The making of kite surfing films had a very practical effect on their progression in the water. Patrick reflects on filming’s role. “You learn a lot when you are filming; you’re watching your buddy up close and you get to analyze his moves and replay exactly what he’s doing. Then when you switch, and you are the one in the water, you can try to take it one step further and now he’s learning from you.” While Patrick brought a strong visual eye to the projects, Ian had the newer computer and cranked out faster edits to bring their ideas to life. Disappointed in the way traditional kiteboarding media portrayed their side of the sport, Patrick recalled, “magazines would put pictures of kitesurfing with straps and riders sitting in the backseat – just blowing it – and then follow that with something that reflects the ‘new’ direction of the sport, but it didn’t matter because they already ruined all their credibility.” It was this shared feeling of disillusionment that inspired them to literally create their own media channels to push their vision of what kite surfing “ought to be.”
They chose gnarly music to make the clips edgier and they didn’t care if older kiters were forced to turn off their sound. The videos released on TDZ/LTD were aimed at the next generation of kitesurfers with the intent to motivate the kids and change the future of the sport. Patrick recalled, “We wanted to make something that we could show our surfer friends and get them stoked on kiting. If we sent them the normal kiting stuff, they’d say: ‘Oh that’s lame, that sucks’.” Although that viewpoint runs the risk of alienating many of our sport, it’s precisely that hyperfocused obsession with the progressive side of kitesurfing that helps top athletes like Ian and Patrick push the envelope beyond what’s thought to be possible.

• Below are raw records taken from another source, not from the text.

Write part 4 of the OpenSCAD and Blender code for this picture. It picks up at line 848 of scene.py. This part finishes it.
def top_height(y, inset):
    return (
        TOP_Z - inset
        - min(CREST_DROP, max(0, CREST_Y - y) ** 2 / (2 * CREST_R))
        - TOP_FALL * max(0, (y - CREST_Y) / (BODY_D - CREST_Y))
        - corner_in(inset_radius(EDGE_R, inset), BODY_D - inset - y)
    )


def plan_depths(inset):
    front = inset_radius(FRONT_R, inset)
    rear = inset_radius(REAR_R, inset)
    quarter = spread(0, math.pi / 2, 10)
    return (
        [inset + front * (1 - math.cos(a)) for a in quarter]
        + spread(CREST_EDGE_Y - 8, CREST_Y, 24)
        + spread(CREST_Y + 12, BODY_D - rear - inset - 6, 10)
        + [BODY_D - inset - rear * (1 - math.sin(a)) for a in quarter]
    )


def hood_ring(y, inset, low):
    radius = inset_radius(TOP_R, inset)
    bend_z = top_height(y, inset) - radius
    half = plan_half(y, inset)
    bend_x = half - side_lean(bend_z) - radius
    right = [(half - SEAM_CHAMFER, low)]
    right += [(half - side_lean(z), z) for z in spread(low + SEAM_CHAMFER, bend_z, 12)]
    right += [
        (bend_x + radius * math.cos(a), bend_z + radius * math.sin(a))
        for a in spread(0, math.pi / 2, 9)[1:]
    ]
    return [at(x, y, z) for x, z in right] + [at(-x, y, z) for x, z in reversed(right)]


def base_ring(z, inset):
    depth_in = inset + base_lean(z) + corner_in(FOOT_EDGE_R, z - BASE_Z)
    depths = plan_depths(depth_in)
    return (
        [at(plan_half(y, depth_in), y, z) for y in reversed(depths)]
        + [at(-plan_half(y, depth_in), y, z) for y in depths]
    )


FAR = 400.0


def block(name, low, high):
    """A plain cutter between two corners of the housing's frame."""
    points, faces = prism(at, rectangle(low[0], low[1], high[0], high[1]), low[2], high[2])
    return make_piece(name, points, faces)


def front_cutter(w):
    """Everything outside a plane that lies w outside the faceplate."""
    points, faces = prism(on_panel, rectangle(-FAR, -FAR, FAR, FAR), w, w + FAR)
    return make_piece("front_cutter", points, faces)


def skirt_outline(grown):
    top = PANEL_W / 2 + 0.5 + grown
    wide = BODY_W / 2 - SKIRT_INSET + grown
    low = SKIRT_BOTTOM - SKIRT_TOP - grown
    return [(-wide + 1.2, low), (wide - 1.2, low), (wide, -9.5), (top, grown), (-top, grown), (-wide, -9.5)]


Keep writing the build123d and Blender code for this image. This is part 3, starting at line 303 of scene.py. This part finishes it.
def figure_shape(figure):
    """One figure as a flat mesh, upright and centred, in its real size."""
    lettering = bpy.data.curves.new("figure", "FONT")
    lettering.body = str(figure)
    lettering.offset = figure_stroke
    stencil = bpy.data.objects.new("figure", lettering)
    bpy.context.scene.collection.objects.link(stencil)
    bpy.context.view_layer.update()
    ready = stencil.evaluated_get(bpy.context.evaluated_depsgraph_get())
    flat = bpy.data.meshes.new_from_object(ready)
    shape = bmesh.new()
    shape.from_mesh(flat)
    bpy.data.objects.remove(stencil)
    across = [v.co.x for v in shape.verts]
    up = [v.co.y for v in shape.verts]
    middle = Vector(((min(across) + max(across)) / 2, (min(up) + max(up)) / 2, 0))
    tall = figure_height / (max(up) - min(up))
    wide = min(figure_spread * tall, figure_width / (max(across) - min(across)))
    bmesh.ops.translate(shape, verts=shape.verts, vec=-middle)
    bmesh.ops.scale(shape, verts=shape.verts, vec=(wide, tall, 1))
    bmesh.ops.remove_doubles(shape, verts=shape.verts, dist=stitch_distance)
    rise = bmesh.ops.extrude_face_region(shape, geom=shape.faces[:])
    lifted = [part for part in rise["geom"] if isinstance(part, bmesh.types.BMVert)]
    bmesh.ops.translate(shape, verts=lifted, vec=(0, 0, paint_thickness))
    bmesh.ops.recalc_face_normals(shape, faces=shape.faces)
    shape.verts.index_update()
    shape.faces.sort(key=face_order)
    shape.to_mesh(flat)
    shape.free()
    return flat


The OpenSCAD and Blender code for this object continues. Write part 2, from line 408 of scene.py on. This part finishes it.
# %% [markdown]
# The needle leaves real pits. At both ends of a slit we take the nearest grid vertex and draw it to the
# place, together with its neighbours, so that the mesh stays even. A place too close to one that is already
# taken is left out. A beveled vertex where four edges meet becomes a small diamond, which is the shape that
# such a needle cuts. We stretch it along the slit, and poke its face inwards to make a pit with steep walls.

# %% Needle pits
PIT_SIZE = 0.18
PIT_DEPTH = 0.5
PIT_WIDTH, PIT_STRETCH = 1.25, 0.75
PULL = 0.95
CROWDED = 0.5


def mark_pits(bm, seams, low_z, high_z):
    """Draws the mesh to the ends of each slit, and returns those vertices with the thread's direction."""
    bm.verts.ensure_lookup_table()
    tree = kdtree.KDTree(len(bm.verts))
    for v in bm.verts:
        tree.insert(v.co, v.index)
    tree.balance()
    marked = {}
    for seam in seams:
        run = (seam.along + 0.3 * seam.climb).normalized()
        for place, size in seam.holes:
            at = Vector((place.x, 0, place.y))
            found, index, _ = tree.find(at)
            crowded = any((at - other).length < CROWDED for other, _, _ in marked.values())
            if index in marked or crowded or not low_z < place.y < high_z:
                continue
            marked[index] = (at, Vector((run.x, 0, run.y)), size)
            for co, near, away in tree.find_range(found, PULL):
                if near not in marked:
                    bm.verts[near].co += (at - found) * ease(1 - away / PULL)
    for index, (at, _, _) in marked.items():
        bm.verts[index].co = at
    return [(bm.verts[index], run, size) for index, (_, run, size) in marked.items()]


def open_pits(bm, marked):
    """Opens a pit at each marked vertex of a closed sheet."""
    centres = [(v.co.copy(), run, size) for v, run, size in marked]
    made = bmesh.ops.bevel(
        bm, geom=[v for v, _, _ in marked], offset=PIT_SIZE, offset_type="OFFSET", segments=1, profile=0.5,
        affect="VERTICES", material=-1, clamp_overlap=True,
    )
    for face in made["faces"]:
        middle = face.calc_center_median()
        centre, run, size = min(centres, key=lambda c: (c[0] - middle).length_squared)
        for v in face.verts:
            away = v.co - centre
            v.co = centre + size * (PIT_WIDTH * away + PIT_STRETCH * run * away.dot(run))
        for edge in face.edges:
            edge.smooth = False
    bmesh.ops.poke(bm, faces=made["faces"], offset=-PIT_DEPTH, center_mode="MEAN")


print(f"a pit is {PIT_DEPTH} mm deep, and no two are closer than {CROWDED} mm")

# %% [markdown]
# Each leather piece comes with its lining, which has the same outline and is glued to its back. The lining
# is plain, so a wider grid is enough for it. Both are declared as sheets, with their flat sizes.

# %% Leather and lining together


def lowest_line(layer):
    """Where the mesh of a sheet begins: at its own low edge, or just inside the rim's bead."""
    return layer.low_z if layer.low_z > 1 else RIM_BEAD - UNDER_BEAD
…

While it’s obvious that not everyone will be the next Francesco Maffei learning to punt air reverses by watching TDZ videos, it’s clear that many kiters are ditching their straps for a more progressive style of riding waves. As to the future of kite surfing, it’s hard to know what is next, but one thing’s for sure. Keeping an eye on the videos coming out of the Central Coast of California will not disappoint.